The long history of sunspot watching
Humans have been watching sunspots for a very long time, long before telescopes existed.
Chinese astronomers were recording sunspots as far back as 800 BC. They could see them during hazy or smoky conditions, when a thin veil of dust or mist in the atmosphere dimmed the Sun just enough for the naked eye to make out the largest dark patches on its surface, without being blinded. This was not something that happened on a clear day. The atmospheric filtering did the work that a telescope lens does today.
In Europe, Galileo Galilei was among the first to study sunspots systematically through a telescope in the early 1600s. He was not alone, multiple scientists across Europe pointed their telescopes at the Sun around the same time, which promptly caused a heated dispute over who discovered what first. Scientists arguing over credit: truly a timeless tradition. What made Galileo's contribution particularly significant, however, was his insistence that the spots were actually on the Sun's surface, not objects passing in front of it. His observation that the Sun had imperfections was considered controversial, since the prevailing view held that the Sun was a perfect, unchanging, unblemished body. Sunspots quite literally complicated that idea. It is also worth noting that Galileo later went blind, likely partly from years of solar observation. A cautionary tale the satellites have since resolved for us.

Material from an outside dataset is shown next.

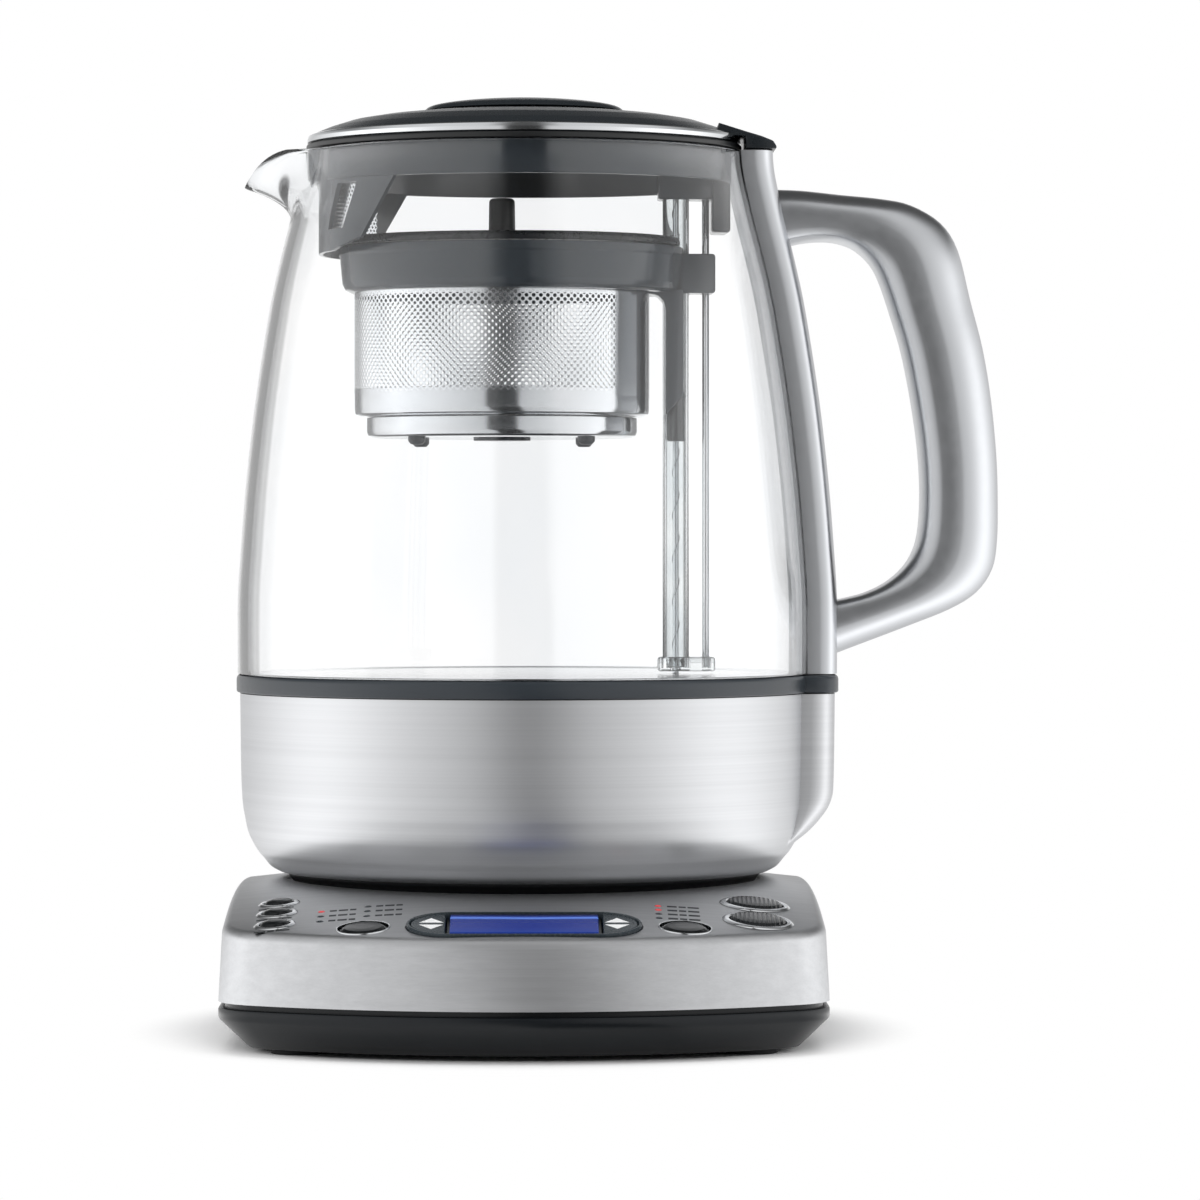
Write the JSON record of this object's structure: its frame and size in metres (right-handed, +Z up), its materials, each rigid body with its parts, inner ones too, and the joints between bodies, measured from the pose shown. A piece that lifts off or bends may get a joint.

It then took centuries of careful observation before the 11-year solar cycle was discovered in 1843 by German astronomer Samuel Heinrich Schwabe; and here is the detail that deserves its own moment.
Schwabe was not a professional astronomer. He was an amateur, a man with a telescope, a notebook, and an almost unreasonable amount of patience, who spent 17 years counting sunspots before the pattern revealed itself. Patience, it turns out, is a scientific superpower.
Now we have satellites doing what Schwabe did with his notebook. The tools changed. The curiosity never did.